Consuming the West: A Semiotic Analysis of Western Models and Symbols in Chinese Magazine Advertising • Ying Huang, Southern Illinois University Carbondale            • Using semiotic analysis, this study examines the representations of Western models, landmarks, architecture, and other Western symbols in ten Chinese magazine advertisements. It shows Western models are integrated into both erotic/sex appeal and status appeal. Though sometimes objectified, the West is still constructed as superior and more advanced ‘other’ in relation to China, which is a reflection of China’s economic relationship with the West and the official discourse for economic development.

A critical look at the Internet’s influence on logo design • Debra Kelley, University of Minnesota • The advent of digital media has prompted a change in the design of logos. Clear, simple lines and solid colors have morphed into an array of squiggles, swirls, 3D and transparent images, drop-shadows, manipulated photos, illustrations and cut up letter forms.  Computer-mediated logo design opened a floodgate of graphic possibilities to designers; however, the availability of increased technical capabilities has not necessarily brought about better designed logos. Before the idea of creating eye candy on the computer screen became possible, technical limitations had a positive influence on the aesthetic look, memorability and functionality of logo designs. A brief look at the history of trends in graphic design and a comparative study of logos, suggests how technical advances influence design trends. Many logos produced today don’t meet classic principles of design, nor fulfill all the requirements of a complete corporate identity system.

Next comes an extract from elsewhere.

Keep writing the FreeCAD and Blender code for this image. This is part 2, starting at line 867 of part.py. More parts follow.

The non-fiction hides, while the fiction seeks:  Waltz with Bashir and the truth of animated documentary • Robert Peaslee, Texas Tech University • Waltz with Bashir (WWB), Israel’s first animated feature film, premiered at Cannes in May of 2008 and became Israel’s official entry for consideration for the 2009 Academy Award for Best Foreign Language Film, for which it was eventually nominated. It was the first animated film in history to be so appointed by the Academy. Awarded prizes at several festivals, WWB was described in critical circles with the unlikely moniker of animated documentary (Ansen, 2008) or documentary cartoon (Corliss, 2008). Traditionally, these constructions are seen as contradictory. The goal of this paper is to show the ways in which the formal choices made by director Ari Folman and his team have perhaps precipitated the creation of a truer document – have sought rather than hidden. Moreover, I suggest that while Folman’s public statements about the film suggest that his goal was to interrogate the nature of memory via his own reflexive journey, the film simultaneously delivers a convincing critique of the photographic image in the context of 21st-century information production and consumption.

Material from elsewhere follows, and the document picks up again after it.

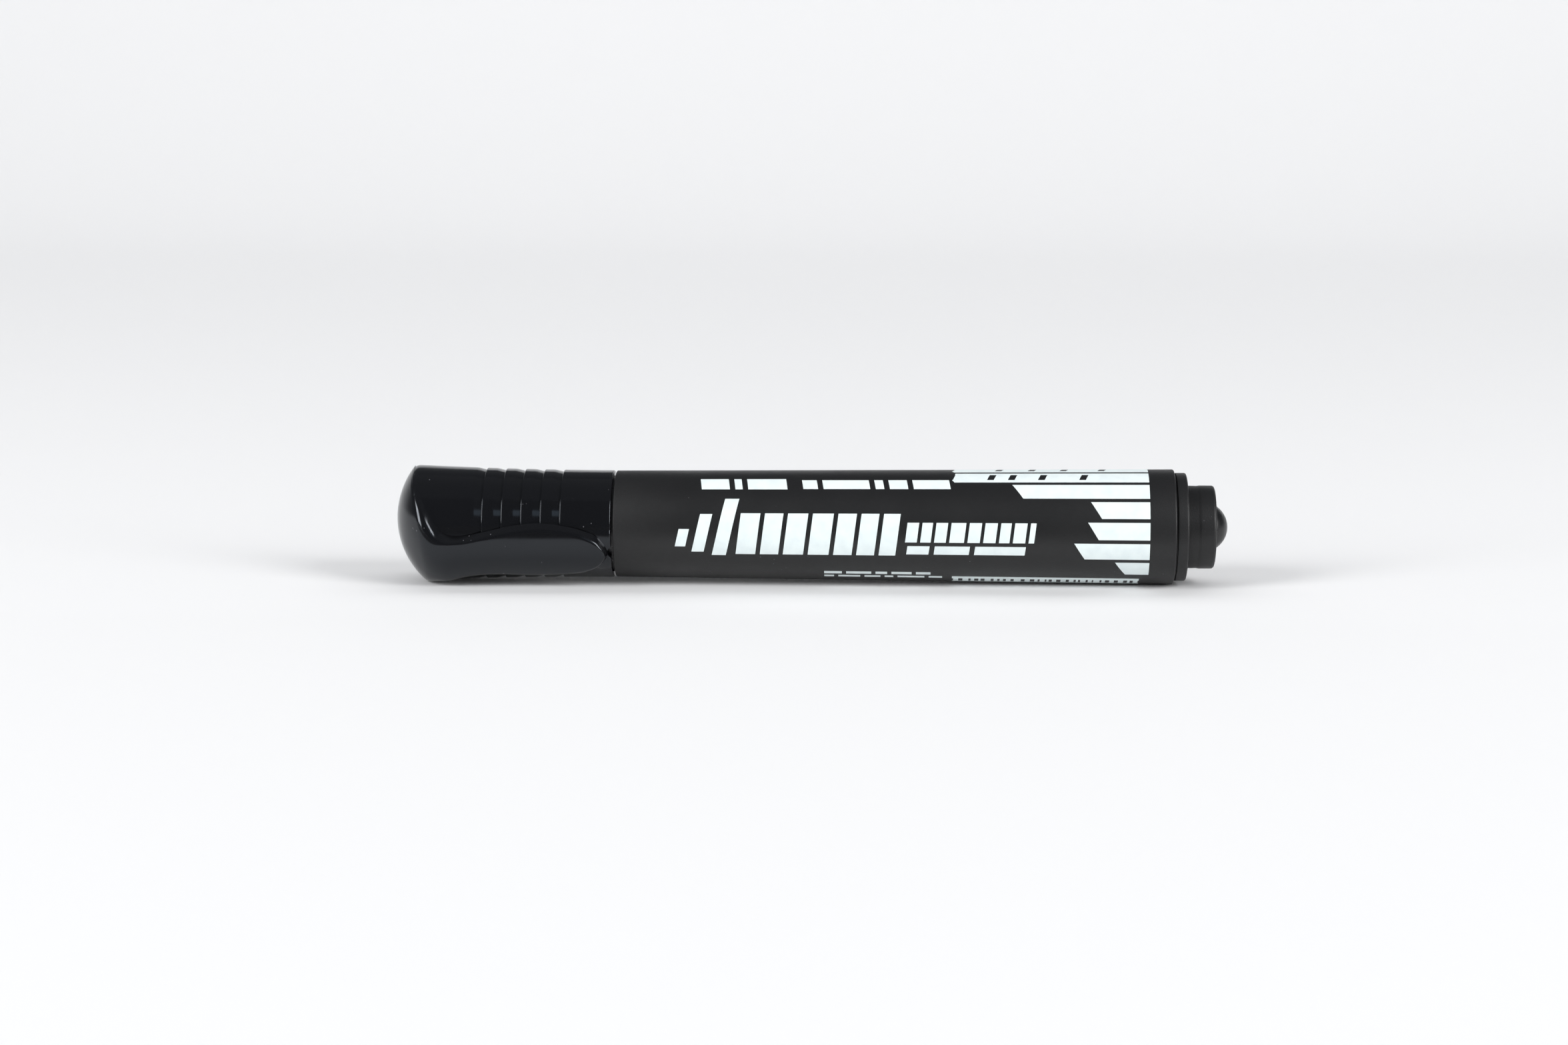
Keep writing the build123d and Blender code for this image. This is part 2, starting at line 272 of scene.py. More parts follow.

Doing more with less: How the jobs of newspaper photojournalists have changed • Arthur Santana, University of Oregon; John Russial, University of Oregon • The era of the interactive newsroom has required that journalists learn a host of new technical skills at newspapers across the country. A national survey shows how photojournalists have taken on much of the new responsibilities at newspapers while continuing to fulfill their old ones as well. Results show that workload is high and job satisfaction is somewhat low and that satisfaction is related to a number of intrinsic aspects of the job.

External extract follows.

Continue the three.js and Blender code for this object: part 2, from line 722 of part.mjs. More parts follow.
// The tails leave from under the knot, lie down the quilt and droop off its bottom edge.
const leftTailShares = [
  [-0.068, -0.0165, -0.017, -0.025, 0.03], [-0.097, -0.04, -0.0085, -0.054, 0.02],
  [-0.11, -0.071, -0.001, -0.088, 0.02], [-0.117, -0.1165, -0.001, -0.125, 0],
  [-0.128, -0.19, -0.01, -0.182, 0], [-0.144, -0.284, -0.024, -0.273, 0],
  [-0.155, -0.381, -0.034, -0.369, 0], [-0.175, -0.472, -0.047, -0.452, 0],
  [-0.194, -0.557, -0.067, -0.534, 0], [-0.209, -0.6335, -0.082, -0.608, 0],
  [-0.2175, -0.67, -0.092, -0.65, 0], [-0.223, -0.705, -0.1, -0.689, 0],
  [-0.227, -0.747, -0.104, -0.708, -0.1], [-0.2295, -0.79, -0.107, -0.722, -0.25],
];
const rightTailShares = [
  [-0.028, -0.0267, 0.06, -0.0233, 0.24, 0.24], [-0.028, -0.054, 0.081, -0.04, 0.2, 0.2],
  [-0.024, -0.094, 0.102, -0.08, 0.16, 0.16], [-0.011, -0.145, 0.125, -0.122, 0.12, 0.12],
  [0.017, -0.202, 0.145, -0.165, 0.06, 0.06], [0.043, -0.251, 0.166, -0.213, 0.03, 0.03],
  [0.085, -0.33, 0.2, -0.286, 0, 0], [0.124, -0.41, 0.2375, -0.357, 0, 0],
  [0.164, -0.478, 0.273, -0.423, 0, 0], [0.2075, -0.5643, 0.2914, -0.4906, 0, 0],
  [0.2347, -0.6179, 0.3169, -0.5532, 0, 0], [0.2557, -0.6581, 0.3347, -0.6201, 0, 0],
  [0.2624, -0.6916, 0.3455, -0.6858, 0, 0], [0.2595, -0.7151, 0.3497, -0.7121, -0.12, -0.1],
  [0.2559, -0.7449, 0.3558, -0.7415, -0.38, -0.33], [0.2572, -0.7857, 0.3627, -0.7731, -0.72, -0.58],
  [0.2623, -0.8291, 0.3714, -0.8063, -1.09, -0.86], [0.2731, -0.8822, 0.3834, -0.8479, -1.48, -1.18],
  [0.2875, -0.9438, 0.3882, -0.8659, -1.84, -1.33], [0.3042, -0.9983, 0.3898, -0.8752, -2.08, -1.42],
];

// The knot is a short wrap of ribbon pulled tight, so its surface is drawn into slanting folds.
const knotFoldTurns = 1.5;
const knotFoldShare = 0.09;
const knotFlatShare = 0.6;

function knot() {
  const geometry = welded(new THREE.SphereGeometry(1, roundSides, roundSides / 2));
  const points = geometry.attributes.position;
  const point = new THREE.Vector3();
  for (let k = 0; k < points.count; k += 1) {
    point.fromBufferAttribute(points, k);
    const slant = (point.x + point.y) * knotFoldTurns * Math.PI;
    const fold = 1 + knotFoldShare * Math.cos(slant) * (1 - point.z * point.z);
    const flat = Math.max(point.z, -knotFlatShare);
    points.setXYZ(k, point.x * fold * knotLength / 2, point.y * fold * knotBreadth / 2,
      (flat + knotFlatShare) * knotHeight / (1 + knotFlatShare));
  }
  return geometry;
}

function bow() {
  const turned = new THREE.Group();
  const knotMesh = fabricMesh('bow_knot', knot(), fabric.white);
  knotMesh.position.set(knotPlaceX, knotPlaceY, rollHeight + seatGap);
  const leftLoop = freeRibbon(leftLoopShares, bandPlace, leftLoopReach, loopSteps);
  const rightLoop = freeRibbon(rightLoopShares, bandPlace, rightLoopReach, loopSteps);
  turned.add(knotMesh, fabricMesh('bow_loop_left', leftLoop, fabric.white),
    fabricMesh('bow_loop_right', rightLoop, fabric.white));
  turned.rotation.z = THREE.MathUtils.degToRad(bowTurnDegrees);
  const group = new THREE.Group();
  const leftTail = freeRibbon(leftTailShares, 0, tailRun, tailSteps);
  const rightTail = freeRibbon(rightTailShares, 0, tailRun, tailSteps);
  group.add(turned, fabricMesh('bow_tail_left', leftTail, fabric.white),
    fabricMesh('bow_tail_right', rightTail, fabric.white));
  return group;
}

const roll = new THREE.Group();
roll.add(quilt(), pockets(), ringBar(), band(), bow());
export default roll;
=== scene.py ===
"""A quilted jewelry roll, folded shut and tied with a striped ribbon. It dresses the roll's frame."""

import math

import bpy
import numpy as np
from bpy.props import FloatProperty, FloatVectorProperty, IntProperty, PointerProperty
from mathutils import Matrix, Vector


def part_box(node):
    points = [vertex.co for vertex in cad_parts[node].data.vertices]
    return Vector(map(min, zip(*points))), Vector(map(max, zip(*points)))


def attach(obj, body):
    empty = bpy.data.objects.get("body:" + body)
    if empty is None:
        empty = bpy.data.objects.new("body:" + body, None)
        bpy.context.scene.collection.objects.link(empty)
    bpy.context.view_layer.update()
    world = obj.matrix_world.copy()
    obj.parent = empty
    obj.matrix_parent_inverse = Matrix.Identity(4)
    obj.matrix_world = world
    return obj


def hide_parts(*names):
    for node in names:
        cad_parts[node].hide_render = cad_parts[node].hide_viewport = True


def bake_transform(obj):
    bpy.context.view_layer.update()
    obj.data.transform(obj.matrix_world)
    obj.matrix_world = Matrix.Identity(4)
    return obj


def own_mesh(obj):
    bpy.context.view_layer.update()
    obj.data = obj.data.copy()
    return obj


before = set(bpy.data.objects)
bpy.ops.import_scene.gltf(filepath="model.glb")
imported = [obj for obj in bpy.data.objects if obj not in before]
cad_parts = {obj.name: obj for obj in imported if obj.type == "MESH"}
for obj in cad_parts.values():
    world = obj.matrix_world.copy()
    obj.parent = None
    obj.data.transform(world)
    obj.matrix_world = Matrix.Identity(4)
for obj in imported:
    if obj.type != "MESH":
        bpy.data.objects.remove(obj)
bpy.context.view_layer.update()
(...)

Online Communities’ Impact on the Profession of Newspaper Design • Steve Urbanski, West Virginia University; Amanda Miller • The importance of the Internet to visual journalism is increasing with every technological progression. Within the past several years, online communities have formed and flourished, creating a cyber design haven for creative professionals to meet and share their visual work. This paper focuses on the possible impact of these emerging online communities on the profession of newspaper design as a whole. Qualitative interviews of newspaper designers who participate in online communities specifically focused on the profession unveil current and important transformations occurring within the newspaper design profession. Additionally, this paper expands on both offline and online community theory, offering qualitative insight into future studies that may focus on the Internet’s effects on various professions.

Graphical Depictions of Quantitative Data: Can Interactivity Affect Recall and Attitudes? • Bartosz Wojdynski, University of North Carolina at Chapel Hill • Quantitative information is often an important element of mediated messages, used to convey financial information, risk likelihoods of various hazards, and to express changes over time in social factors ranging from unemployment to cell-phone use.  This between-subjects experiment (n=72) examined the effects of three levels of interactivity (low, medium, and high) on subjects ability to recall quantitative information from a news story containing graphics.  The results suggest that allowing users to interact with information displayed in graphics may have beneficial effects on how they view the information. No support is found here for a relationship between interactivity and recall of numerical information in graphs.  However, there is evidence that interactivity in information presentation leads to more positive attitudes toward the content for users who were not highly involved with the content.

Show Me a Story: The Synergy of Photo Stories and Words • Carolyn Yaschur, University of Texas • An experiment comparing three journalistic stories by format – photos only, words only, and a combination of the two – found text and photos together were preferred with regard to three criteria. The text-photo combination resulted in improved recall, enhanced assessment of credibility and greater enjoyment of stories. Based on the mental model theory and dual coding hypothesis, the study extends the literature to include photo stories, which is relevant given the current emphasis on multimedia storytelling.

Photojournalists’ Job Responsibilities and Satisfaction: The Impact of Range of Affect and Changes in Contract • Carolyn Yaschur, University of Texas • A nationwide survey was conducted among daily newspaper photojournalists and photo editors about their evolving roles and job satisfaction. Staff decreases and workload shifts were found, resulting in alternate sources and variance in quality of photographs. Enjoyment of traditional job facets, such as shooting still photos, creativity, and autonomy, were related to job satisfaction, but newer responsibilities, like producing videos and audio slideshows, which constitute a change of psychological contract, were not.